What this task involves → From the records below, extract only the lines running from the line with "Keep writing the build123d" to the line with "self.points, self.normals, self.ridges, self.faces, self.finish", both lines included, reproducing them exactly.

╭─ Exercise data

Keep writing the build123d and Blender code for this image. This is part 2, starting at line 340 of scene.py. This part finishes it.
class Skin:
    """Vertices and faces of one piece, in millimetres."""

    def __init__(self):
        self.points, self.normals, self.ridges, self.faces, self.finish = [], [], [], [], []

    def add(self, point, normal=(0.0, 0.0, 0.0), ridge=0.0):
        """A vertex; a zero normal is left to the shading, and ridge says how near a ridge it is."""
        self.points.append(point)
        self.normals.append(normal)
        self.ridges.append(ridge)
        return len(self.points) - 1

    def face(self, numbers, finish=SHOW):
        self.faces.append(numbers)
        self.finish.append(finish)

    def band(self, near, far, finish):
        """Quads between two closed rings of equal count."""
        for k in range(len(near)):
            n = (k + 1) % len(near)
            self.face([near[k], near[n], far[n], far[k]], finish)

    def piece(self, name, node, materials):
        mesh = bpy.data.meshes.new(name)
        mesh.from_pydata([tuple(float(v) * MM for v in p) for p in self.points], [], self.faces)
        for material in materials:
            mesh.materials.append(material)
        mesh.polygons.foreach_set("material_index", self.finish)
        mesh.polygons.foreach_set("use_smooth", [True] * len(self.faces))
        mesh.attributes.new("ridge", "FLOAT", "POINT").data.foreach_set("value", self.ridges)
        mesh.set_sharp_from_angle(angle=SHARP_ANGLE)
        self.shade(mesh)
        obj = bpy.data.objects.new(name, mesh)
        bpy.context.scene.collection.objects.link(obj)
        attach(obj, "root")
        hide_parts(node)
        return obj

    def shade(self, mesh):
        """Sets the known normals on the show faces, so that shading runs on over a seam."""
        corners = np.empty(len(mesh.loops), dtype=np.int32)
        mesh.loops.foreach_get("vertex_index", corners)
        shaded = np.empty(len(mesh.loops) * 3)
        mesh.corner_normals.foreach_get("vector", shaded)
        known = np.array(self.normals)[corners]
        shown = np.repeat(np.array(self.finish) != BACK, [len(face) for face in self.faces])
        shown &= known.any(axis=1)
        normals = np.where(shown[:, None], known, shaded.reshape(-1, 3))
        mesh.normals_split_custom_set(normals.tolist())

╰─
╭─ Exercise data

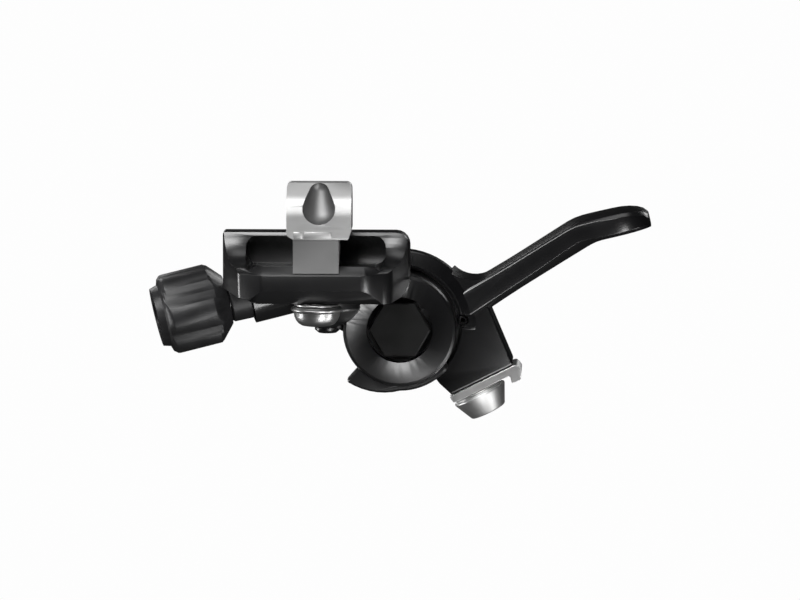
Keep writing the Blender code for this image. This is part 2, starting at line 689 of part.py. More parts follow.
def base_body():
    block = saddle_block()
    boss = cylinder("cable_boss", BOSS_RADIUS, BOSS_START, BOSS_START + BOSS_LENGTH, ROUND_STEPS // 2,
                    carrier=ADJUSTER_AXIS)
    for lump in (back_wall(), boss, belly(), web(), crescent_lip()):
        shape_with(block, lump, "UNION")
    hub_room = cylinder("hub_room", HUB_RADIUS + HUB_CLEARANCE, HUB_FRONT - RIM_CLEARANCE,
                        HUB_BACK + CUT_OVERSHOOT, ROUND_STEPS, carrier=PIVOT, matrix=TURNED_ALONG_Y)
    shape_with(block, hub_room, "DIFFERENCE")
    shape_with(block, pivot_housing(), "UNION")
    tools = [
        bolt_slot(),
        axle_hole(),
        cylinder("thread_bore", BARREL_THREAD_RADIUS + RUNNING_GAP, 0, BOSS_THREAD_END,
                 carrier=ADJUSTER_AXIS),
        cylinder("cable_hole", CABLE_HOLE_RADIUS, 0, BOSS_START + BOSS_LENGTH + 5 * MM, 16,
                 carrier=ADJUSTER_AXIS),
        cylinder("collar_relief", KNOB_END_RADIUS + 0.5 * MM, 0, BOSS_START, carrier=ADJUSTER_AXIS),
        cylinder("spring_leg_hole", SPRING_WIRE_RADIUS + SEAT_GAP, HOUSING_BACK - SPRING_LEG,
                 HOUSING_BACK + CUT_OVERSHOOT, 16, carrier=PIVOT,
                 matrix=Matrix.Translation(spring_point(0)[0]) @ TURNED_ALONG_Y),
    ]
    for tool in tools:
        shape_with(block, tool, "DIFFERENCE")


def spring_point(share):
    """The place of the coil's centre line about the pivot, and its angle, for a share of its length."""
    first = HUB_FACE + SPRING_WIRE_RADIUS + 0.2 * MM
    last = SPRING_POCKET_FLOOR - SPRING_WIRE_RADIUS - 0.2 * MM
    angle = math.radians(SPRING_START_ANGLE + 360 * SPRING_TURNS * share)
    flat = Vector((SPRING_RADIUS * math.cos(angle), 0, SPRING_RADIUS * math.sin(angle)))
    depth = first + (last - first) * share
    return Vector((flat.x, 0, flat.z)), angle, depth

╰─
╭─ Exercise data

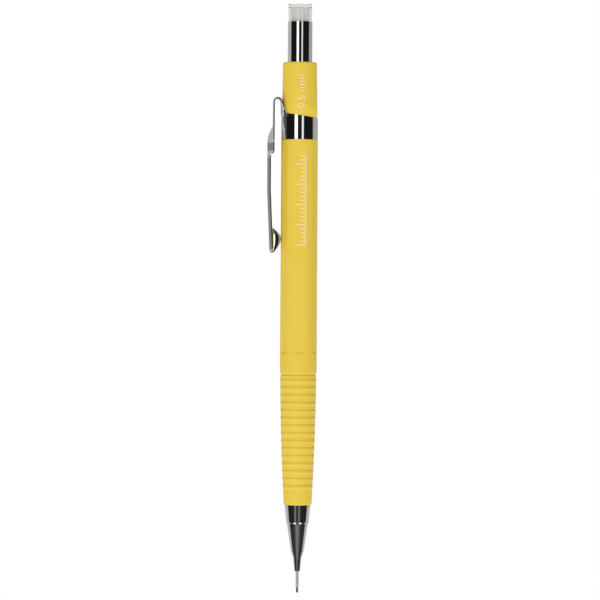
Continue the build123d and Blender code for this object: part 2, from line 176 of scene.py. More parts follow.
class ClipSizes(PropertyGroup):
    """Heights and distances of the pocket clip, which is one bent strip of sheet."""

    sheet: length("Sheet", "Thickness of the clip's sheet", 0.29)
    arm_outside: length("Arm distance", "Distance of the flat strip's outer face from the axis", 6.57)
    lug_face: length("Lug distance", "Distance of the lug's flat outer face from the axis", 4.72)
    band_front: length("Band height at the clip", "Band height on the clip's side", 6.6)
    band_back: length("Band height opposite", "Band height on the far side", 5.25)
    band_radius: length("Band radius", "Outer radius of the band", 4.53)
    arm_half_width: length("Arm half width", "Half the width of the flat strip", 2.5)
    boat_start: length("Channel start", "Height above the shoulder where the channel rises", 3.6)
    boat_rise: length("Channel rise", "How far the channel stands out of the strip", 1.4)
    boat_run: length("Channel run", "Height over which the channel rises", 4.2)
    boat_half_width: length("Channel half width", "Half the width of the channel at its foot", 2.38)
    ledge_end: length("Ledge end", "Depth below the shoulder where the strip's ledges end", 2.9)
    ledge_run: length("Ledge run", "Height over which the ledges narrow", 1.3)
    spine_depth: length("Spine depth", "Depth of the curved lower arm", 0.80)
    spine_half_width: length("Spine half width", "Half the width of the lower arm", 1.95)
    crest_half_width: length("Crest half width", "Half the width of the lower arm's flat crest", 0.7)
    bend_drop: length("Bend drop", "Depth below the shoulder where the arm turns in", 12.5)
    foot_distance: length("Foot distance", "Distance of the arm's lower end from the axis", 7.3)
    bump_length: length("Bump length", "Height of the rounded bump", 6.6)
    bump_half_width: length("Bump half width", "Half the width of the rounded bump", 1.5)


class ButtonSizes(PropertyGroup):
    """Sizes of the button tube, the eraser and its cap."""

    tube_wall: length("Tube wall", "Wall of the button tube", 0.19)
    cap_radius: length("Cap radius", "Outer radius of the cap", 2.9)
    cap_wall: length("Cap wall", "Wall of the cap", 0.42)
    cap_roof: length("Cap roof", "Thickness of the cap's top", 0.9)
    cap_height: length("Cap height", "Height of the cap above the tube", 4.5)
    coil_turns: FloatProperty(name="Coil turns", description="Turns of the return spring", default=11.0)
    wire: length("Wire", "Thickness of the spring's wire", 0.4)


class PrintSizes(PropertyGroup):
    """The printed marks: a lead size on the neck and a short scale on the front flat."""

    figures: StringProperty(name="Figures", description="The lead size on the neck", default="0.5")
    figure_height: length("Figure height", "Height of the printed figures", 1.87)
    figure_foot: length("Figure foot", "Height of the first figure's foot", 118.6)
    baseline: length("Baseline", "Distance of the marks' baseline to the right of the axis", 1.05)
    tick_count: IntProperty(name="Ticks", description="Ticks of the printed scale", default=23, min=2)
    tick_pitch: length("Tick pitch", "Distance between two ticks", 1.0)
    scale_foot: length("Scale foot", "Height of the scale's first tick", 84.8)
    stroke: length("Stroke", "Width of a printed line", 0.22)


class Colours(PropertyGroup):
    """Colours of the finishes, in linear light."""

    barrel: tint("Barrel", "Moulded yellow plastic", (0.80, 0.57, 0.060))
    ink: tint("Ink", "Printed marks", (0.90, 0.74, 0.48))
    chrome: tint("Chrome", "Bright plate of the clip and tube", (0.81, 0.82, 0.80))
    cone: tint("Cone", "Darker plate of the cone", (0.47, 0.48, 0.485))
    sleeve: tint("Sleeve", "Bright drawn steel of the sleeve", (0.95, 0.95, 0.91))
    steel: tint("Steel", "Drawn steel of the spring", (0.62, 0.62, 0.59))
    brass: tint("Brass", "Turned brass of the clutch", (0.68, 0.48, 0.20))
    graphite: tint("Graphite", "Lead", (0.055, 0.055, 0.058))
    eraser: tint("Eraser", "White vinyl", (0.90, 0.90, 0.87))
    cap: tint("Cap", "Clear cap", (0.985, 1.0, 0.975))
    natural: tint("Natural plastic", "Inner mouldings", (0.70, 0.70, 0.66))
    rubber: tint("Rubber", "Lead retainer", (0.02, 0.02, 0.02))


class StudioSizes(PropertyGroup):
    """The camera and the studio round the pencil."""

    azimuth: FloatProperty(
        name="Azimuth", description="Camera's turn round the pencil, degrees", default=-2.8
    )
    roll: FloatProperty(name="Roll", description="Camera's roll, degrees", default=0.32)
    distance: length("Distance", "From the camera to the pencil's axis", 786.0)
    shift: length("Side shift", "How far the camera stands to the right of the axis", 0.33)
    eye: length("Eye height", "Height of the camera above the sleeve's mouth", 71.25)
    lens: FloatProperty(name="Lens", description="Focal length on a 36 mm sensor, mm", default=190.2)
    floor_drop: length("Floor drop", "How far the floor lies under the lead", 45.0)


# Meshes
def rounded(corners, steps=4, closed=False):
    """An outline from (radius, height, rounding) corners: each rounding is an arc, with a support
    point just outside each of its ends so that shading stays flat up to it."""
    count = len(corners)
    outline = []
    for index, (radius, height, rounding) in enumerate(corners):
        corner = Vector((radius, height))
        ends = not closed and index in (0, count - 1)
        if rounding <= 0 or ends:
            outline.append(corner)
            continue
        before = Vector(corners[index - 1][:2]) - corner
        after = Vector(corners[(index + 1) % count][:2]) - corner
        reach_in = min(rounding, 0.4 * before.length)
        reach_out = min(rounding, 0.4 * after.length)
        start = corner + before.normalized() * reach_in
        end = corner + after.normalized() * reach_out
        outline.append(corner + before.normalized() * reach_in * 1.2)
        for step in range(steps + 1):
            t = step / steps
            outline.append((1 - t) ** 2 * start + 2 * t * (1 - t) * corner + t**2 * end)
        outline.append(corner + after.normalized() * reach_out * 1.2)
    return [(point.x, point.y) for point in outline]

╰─

The response →
Keep writing the build123d and Blender code for this image. This is part 2, starting at line 340 of scene.py. This part finishes it.
class Skin:
    """Vertices and faces of one piece, in millimetres."""

    def __init__(self):
        self.points, self.normals, self.ridges, self.faces, self.finish = [], [], [], [], []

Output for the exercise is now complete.